Altruism, the resilience of the human spirit, acting for the common good—the themes Rabbi Lewis sounded in her Baccalaureate remarks reverberated as the weekend rolled on. Sohini Ramachandran, ’02, who took home the J. E. Wallace Sterling Award for service at Saturday’s Class Day Luncheon, was lauded for her “visionary stewardship of New Student Orientation 2001, including her thoughtful and inspiring address to freshmen and parents in the wake of a national tragedy.”

Moments of quiet reflection dotted the weekend—three music lovers sitting separately in front of Hoover Tower as they listened to the peals of the carillon’s 48 bronze bells, and clutches of mothers and great-aunts in sun hats posing for graduation shots with the Burghers of Calais. And the zaniness of previous years was turned down a notch or two, with the traditionally rambunctious Wacky Walk emerging as more of a Mellow Mix. Seniors carried pastel kites, balloons, leis, piñatas and pinwheels, and sprouted flocks of pink flamingoes on their mortarboards. Human dominoes toppled themselves and graduates dressed as bowling pins collapsed in a pile when their bowling ball of a friend somersaulted into them. As Frisbees and—what was that?—airborne tortillas zipped across the football field, one young woman dressed as a neon-green palm tree yelled, “Stay in formation, girls,” and 13 of her closest friends dutifully lined up, personifying a well-trimmed Palm Drive.
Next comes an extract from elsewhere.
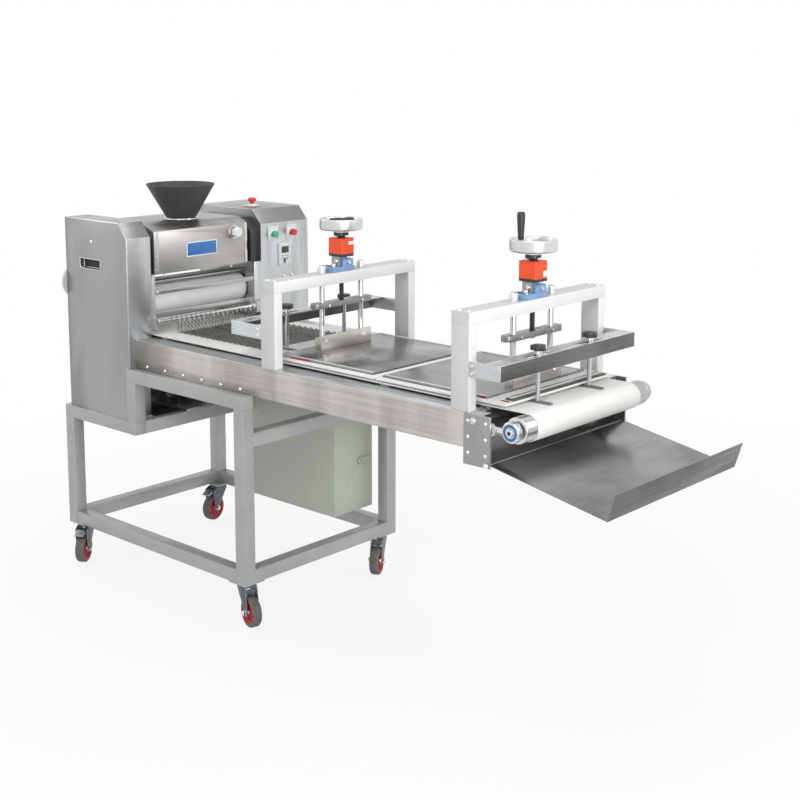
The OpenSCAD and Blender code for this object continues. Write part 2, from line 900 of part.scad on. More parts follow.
module emergency_stop() {
  z0 = housing_top + 9 + stop_travel + 1;
  color("red") placed() {
    rod_z(stop_x, stop_y, stop_stem_r, housing_top - sheet - 3, z0);
    translate([stop_x, stop_y, z0]) rotate_extrude() polygon([
      [0, 0], [11, 0], [15, 5], [15, 9], [12, 13], [0, 14]
    ]);
  }
}

// A push button that stands proud of its bezel.
module push_button(y) {
  x0 = housing_front + legend_t + 4 + button_travel;
  rod_x(y, button_z, button_stem_r, housing_front - sheet - 3, x0 + 6);
  rod_x(y, button_z, 11, x0 + 1, x0 + 9);
}

module start_button() {
  color("mediumseagreen") placed() push_button(button_y[0]);
}

module stop_button() {
  color("red") placed() push_button(button_y[1]);
}

module speed_knob() {
  color("black") placed() {
    rod_x(dial_y, dial_z, 3, housing_front + 3, housing_front + keypad_t + 2);
    rod_x(dial_y, dial_z, 7, housing_front + keypad_t + gap, housing_front + keypad_t + 9);
    box([housing_front + keypad_t + 8, dial_y - 1, dial_z],
      [housing_front + keypad_t + 10, dial_y + 1, dial_z + 7]);
  }
}

// Conveyor

// The C-shaped outline of a side beam, its web at the outer face.
module beam_outline() {
  difference() {
    translate([beam_y, beam_z0]) square([beam_flange, beam_h]);
    translate([beam_y + beam_t, beam_z0 + beam_t]) square([beam_flange, beam_h - 2 * beam_t]);
  }
}

// Copies a shape to the far side as a mirror image.
module both_sides() {
  children();
  translate([0, frame_w, 0]) mirror([0, 1, 0]) children();
}

module side_beams() {
  color("silver") placed() both_sides() slab_x(housing_front, beam_end) beam_outline();
}

module end_plates() {
  color("silver") placed() both_sides() difference() {
    box([end_plate_x, beam_y - end_plate_t, end_plate_z], [plate_end, beam_y, beam_top]);
    rod_y(tray_x, tray_z, tray_pin_r + fit, beam_y - end_plate_t - 1, beam_y + 1);
  }
}

// Slider bed with the crossbars that carry it
bed_t = 3;
bed_z = belt_top - belt_t - bed_t;
bed_bar = 30;
bed_bars = [380, 900, 1300, 1640];

module slider_bed() {
  color("gray") placed() {
    box([drive_roll_x + 60, belt_y0 + 3, bed_z],
      [end_roll_x - belt_roll_r - 12, belt_y0 + belt_w - 3, bed_z + bed_t]);
    for (x = bed_bars) {
      box([x, beam_y + beam_t, bed_z - bed_bar], [x + bed_bar, frame_w - beam_y - beam_t, beam_top - beam_t]);
      box([x, belt_y0 + 3, bed_z - bed_bar], [x + bed_bar, belt_y0 + belt_w - 3, bed_z]);
    }
    box([drive_roll_x + 75, near_in, bed_z - bed_bar], [drive_roll_x + 105, far_y, bed_z - 8]);
    box([drive_roll_x + 75, belt_y0 + 3, bed_z - bed_bar], [drive_roll_x + 105, belt_y0 + belt_w - 3, bed_z]);
  }
}

// A band that runs round the drive roller and the end roller.
module band(r, y0, y1) {
  rod_y(drive_roll_x, roll_axis_z, r, y0, y1, $fn = 96);
  rod_y(end_roll_x, roll_axis_z, r, y0, y1, $fn = 96);
  box([drive_roll_x, y0, roll_axis_z - r], [end_roll_x, y1, roll_axis_z + r]);
}

module belt() {
  color("white") placed() difference() {
    band(belt_roll_r + belt_t, belt_y0, belt_y0 + belt_w);
    band(belt_roll_r, belt_y0 - 1, belt_y0 + belt_w + 1);
  }
}

bearing_len = 18;
bearing_r = 26;
end_roll_y = beam_y + bearing_len + end_roll_gap;

module end_bearings() {
  color("steelblue") placed() both_sides() difference() {
    union() {
      rod_y(end_roll_x, roll_axis_z, bearing_r, beam_y, beam_y + bearing_len);
      box([beam_end, beam_y, roll_axis_z - 10], [end_roll_x, beam_y + 16, roll_axis_z + 10]);
    }
    rod_y(end_roll_x, roll_axis_z, belt_shaft_r + fit, beam_y - 1, beam_y + bearing_len + 1);
  }
}

module drive_roller() {
  color("lightgray") placed() {
    rod_y(drive_roll_x, roll_axis_z, belt_roll_r - gap, belt_y0, belt_y0 + belt_w, $fn = 96);
    rod_y(drive_roll_x, roll_axis_z, belt_shaft_r, near_in - sheet - 12, far_y + sheet + 12);
  }
}

module end_roller() {
  color("lightgray") placed() {
    rod_y(end_roll_x, roll_axis_z, belt_roll_r - gap, end_roll_y, frame_w - end_roll_y, $fn = 96);
    rod_y(end_roll_x, roll_axis_z, belt_shaft_r, beam_y - 4, frame_w - beam_y + 4);
  }
}

// Gantries
gantries = [gantry1_x, gantry2_x];
gantry_wall = 2.5;

module gantry_posts() {
  color("whitesmoke") placed() {
    for (x = gantries) {
      for (y = [post_y, far_post_y]) {
        difference() {
          box([x - gantry_w / 2, y, gantry_z0], [x + gantry_w / 2, y + post_t, gantry_beam_z]);
          box([x - gantry_w / 2 + gantry_wall, y + gantry_wall, gantry_z0 - 1],
            [x + gantry_w / 2 - gantry_wall, y + post_t - gantry_wall, gantry_beam_z + 1]);
        }
      }
    }
  }
}

// One top beam: a channel with sleeves for the rods and the screw, and its bushes.
module gantry_beam_at(x) {
  w = gantry_wall;
  difference() {
    union() {
      difference() {
        box([x - gantry_w / 2, post_y, gantry_beam_z], [x + gantry_w / 2, far_post_y + post_t, gantry_top]);
        box([x - gantry_w / 2 + w, post_y + w, gantry_beam_z - 1],
          [x + gantry_w / 2 - w, post_y + post_t - w, gantry_top - w]);
        box([x - gantry_w / 2 + w, far_post_y + w, gantry_beam_z - 1],
          [x + gantry_w / 2 - w, far_post_y + post_t - w, gantry_top - w]);
        box([x - gantry_w / 2 + w, post_y + w, gantry_beam_z + w],
          [x + gantry_w / 2 - w, far_post_y + post_t - w, gantry_top - w]);
      }
      for (y = [rod_y0, rod_y1]) rod_z(x, y, bush_r, gantry_beam_z, gantry_top + bush_h);
      rod_z(x, mid_y, screw_d / 2 + 4, gantry_beam_z, gantry_top);
    }
    for (y = [rod_y0, rod_y1]) rod_z(x, y, rod_d / 2 + fit, gantry_beam_z - 1, gantry_top + bush_h + 1);
    rod_z(x, mid_y, screw_d / 2 + fit, gantry_beam_z - 1, gantry_top + 1);
  }
}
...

The main show also had its own share of ad-libbed banter. By the fourth time President John Hennessy conferred the “rights, responsibilities and privileges” of a Stanford degree on a group of graduates, he was encouraging the crowd to join in. And after accepting the graduate-degree recipients from Stanford’s seven schools, Hennessy asked Provost John Etchemendy whether he’d forgotten anyone. Etchemendy, PhD ’82, scratched his hat and looked quizzical: “Gosh, I don’t know. Let me see.” When the 1,756 undergraduates struck up a chant in response-"Four more years, four more years" -Hennessy could only laugh. “You’ll have to talk to your parents about that,” he added.

Secret Service agents on the Rice detail, who tried to blend in with black gowns and caps but were identifiable by their white earpieces and curly phone wires, went on alert when the first beach balls began to bounce from row to row during Rice’s talk. “Three on the right,” one agent was overheard to whisper into her concealed microphone. But her grin said, “Hardly a threat.”

Rice, a former University provost who is on leave as a political science professor and Hoover Institution senior fellow, spoke not about public policy issues, but about the responsibilities that come with a Stanford education. “Many people just as talented and just as smart as you did not get to where you are sitting today, often through no fault of their own,” she told the graduates. “So never ask why someone else has been given more. Ask why you have been given so much.”

In September 1998, Rice had encouraged the incoming Class of ’02 to find their academic passion. But today, she noted, “you are stepping into a world that is quite different than the one that existed when you arrived. It is a world that is more sober, and sadder, clearer about its vulnerabilities, yet stronger, more conscious of our differences, and yet more aware of our humanity.”

When Rice took the podium, a few dozen students staged a quiet protest—walking out of the stadium, or raising their mortarboards with an attached red flyer that spelled out their opposition to actions taken by Rice as national security adviser, provost and a member of the Chevron Board of Directors. Asked about the plans for a protest prior to Commencement, a member of her staff said that Rice “believes in democratic values. And she believes the right to speak one’s mind is one of the most important.”

As a solitary bubble floated past the Commencement flower arrangements and Band members prepared to take the stage, Hennessy turned to the newly minted graduates. “I hope you leave this campus with a strong reservoir of the Stanford spirit,” he said.

Then, as he and Rice descended the steps, Shannon Ashford, ’02, shouted, “Condi, you go, girl!”

The national security adviser was all smiles as she waved back.